Given an int[] input array, you can create an int[] tmp array where tmp[i] = tmp[i - 1] + input[i]; Each element of tmp will store the sum of the input up to that element.
Now if you check tmp, you'll notice that there might be values that are equal to each other. Let's say that this values are at indexes j an k with j < k, then the sum of the input till j is equal to the sum till k and this means that the sum of the portion of the array between j and k is 0! Specifically the 0 sum subarray will be from index j + 1 to k.
NOTE: if j + 1 == k, then k is 0 and that's it! ;)
NOTE: The algorithm should consider a virtual tmp[-1] = 0;
NOTE: An empty array has sum 0 and it's minimal and this special case should be brought up as well in an interview. Then the interviewer will say that doesn't count but that's another problem! ;)

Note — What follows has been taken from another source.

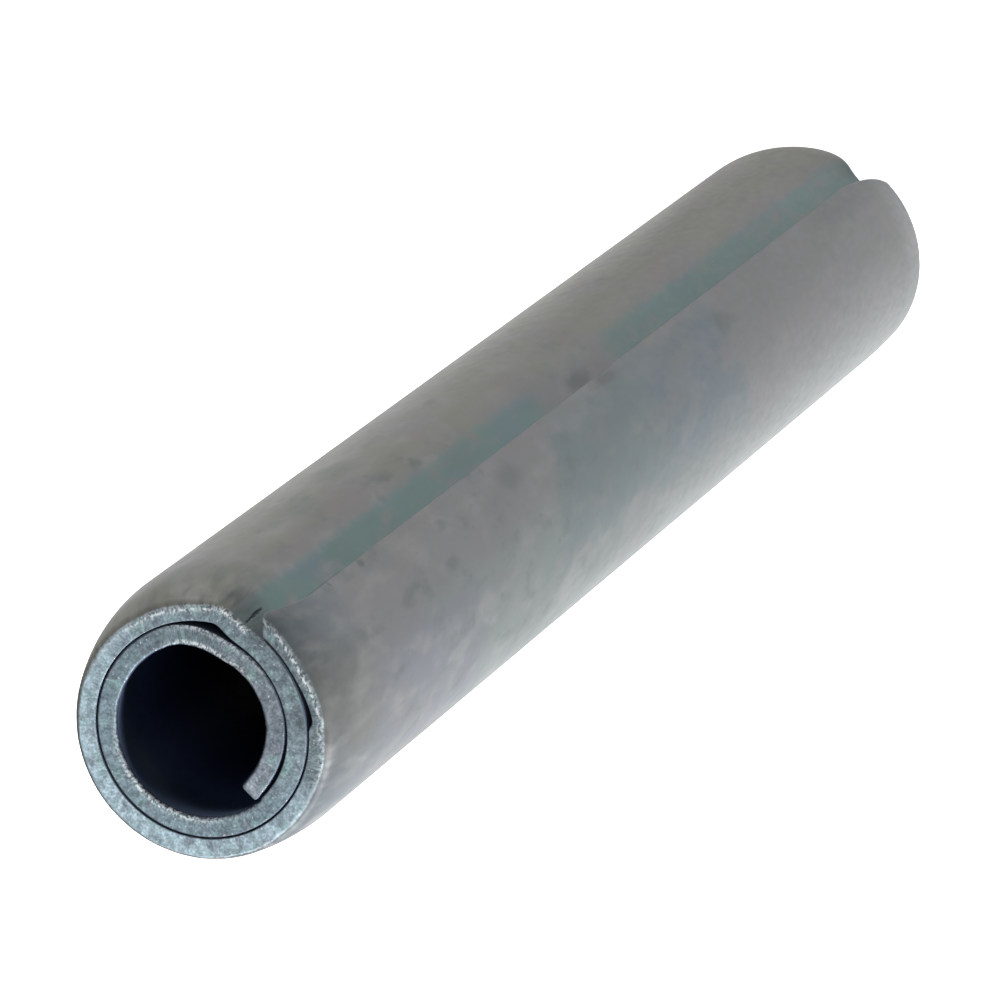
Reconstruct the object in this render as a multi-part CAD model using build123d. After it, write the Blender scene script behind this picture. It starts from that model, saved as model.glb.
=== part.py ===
from build123d import *
from math import acos, atan2, cos, degrees, radians, sin, sqrt, tan
import os

# A coiled spring pin: one strip of spring steel rolled into about two and a third turns, with both
# ends swaged to a rounded lead-in. The pin stands on its end: its axis is +Z, the middle of its
# lower end face is the origin, and its seam lies halfway between +X and +Y.
# Lengths are millimetres and angles are degrees. An angle round the coil is measured from +X,
# seen from above, and from that side the strip winds inwards clockwise.

# The pin, free of its hole
pin_length = 40.0
body_diameter = 5.4
strip_thickness = 0.40
lap_gap = 0.02  # between one lap and the next

# The swaged ends
swage_length = 1.8
swage_depth = 0.24  # how far the laps are drawn in at the end face
edge_break = 0.05
swage_sections = 5  # profiles that the rounded part of a swaged end is lofted through

# The free edge of the strip, cut at a bevel that leaves its outer side longer
free_edge_angle = 31.0
free_edge_bevel = 35.0
free_edge_radius = 0.06

# The joggle: the strip bends in, then back, and lands under its own free edge
joggle_radius = 0.74
joggle_return_radius = 1.44

# The tuck: under the joggle the strip bends in again, to the inner lap
tuck_tightness = 0.67  # the radius of the bend, as a share of its lap's
tuck_flattening = 2.95  # how much flatter than the inner lap the strip then runs
tuck_lead = 3.0  # how far before the joggle's landing the tuck lands

# The inner lap is rolled tighter than the lap round it, which it touches on one side only
inner_lap_slack = 0.15
inner_lap_contact = 34.0  # from the angle at which the spring-back begins

# The tail: the last of the strip is flatter
tail_delay = 19.0  # past the angle at which the spring-back begins
tail_flattening = 0.7
tail_sweep = 18.0
tail_edge_radius = 0.1

# The spring-back: towards the end faces the free edge rises a little, with the laps under it
spring_back = 0.28
spring_back_sweep = 62.0  # how far before the free edge it begins
spring_back_turn = 4.0  # how much further round the free edge then lies

lap_pitch = strip_thickness + lap_gap
turn = 360.0


def outward(angle):
    """The unit vector at an angle round the coil."""
    return Vector(cos(radians(angle)), sin(radians(angle)))


def heading(vector):
    """The angle round the coil at which a vector points."""
    return degrees(atan2(vector.Y, vector.X))


def bend_pair(lap, bend_radius, next_lap, return_radius, landing_angle):
    """Two tangent arcs that take the strip in from one lap to the next, and the angle they start at.

    A lap is a centre and a radius. The first arc leaves the first lap with the bend radius. The
    second has the return radius, which is negative if the strip then curves the other way, and
    meets the next lap at the landing angle. The three centres make a triangle.
    """
    lap_centre, lap_radius = lap
    next_centre, next_radius = next_lap
    return_centre = next_centre + outward(landing_angle) * (next_radius - return_radius)
    base = return_centre - lap_centre
    bend_reach = lap_radius - bend_radius
    return_reach = bend_radius - return_radius
    corner = degrees(acos(
        (bend_reach**2 + base.length**2 - return_reach**2) / (2 * bend_reach * base.length)))
    bend_direction = heading(base) + (corner if return_radius < 0 else -corner)
    bend_centre = lap_centre + outward(bend_direction) * bend_reach
    start_angle = landing_angle + (bend_direction - landing_angle) % turn
    joint_direction = heading((return_centre - bend_centre) * (1 / return_reach))
    joint_angle = start_angle - (start_angle - joint_direction) % turn
    arcs = [
        (bend_centre, bend_radius, start_angle, joint_angle),
        (return_centre, return_radius, joint_angle, landing_angle),
    ]
    return arcs, start_angle


def coil_path(drawn_in, share):
    """The middle of the strip's thickness as tangent arcs, from its free edge inwards.

    Each arc is a centre, a radius and the angles at which it starts and ends, which fall as the
    strip winds inwards. Every radius is drawn in by the same amount, so the laps keep their gaps.
    The share is how much of the spring-back there is.
    """
    outer_radius = (body_diameter - strip_thickness) / 2
    middle_radius = outer_radius - lap_pitch
    inner_radius = middle_radius - lap_pitch
    axis = Vector(0, 0)
    outer_lap = (axis, outer_radius - drawn_in)
    middle_lap = (axis, middle_radius - drawn_in)

    # Circles about the lifted centre touch the laps where the spring-back begins, and rise from there
    edge_angle = free_edge_angle + spring_back_turn * share
    lift_angle = free_edge_angle - spring_back_sweep
    lift = spring_back * share
    lifted = outward(lift_angle) * -lift
    outer_lift = (lifted, outer_radius + lift - drawn_in)
    middle_lift = (lifted, middle_radius + lift - drawn_in)
    inner_centre = lifted + outward(lift_angle + inner_lap_contact) * inner_lap_slack
    inner_lap = (inner_centre, inner_radius + lift - inner_lap_slack - drawn_in)

    joggle, joggle_start = bend_pair(
        outer_lap, joggle_radius - drawn_in,
        middle_lift, -joggle_return_radius - drawn_in, edge_angle - turn)
    tuck, tuck_start = bend_pair(
        middle_lap, middle_radius * tuck_tightness - drawn_in,
        inner_lap, inner_lap[1] + tuck_flattening, edge_angle + tuck_lead - 2 * turn)
    tail_start = lift_angle - tail_delay - 2 * turn
    tail_centre = inner_centre - outward(tail_start) * tail_flattening
    return [
        (*outer_lift, edge_angle, lift_angle),
        (*outer_lap, lift_angle, joggle_start),
        *joggle,
        (*middle_lift, edge_angle - turn, lift_angle - turn),
        (*middle_lap, lift_angle - turn, tuck_start),
        *tuck,
        (*inner_lap, edge_angle + tuck_lead - 2 * turn, tail_start),
        (tail_centre, inner_lap[1] + tail_flattening, tail_start, tail_start - tail_sweep),
    ]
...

The implementation can be done in different ways including using a HashMap with pairs but be careful with the special case in the NOTE section above.
Example:
int[] input = {4, 6, 3, -9, -5, 1, 3, 0, 2}
int[] tmp = {4, 10, 13, 4, -1, 0, 3, 3, 5}
Value 4 in tmp at index 0 and 3 ==> sum tmp 1 to 3 = 0, length (3 - 1) + 1 = 4
Value 0 in tmp at index 5 ==> sum tmp 0 to 5 = 0, length (5 - 0) + 1 = 6
Value 3 in tmp at index 6 and 7 ==> sum tmp 7 to 7 = 0, length (7 - 7) + 1 = 1
UPDATE
Assuming that in our tmp array we end up with multiple element with the same value then you have to consider every identical pair in it! Example (keep in mind the virtual '0' at index '-1'):
int[] array = {0, 1, -1, 0}
int[] tmp = {0, 1, 0, 0}
By applying the same algorithm described above the 0-sum subarrays are delimited by the following indexes (included):
[0] [0-2] [0-3] [1-2] [1-3] [3]
Although the presence of multiple entries with the same value might impact the complexity of the algorithm depending on the implementation, I believe that by using an inverted index on tmp (mapping a value to the indexes where it appears) we can keep the running time at O(n).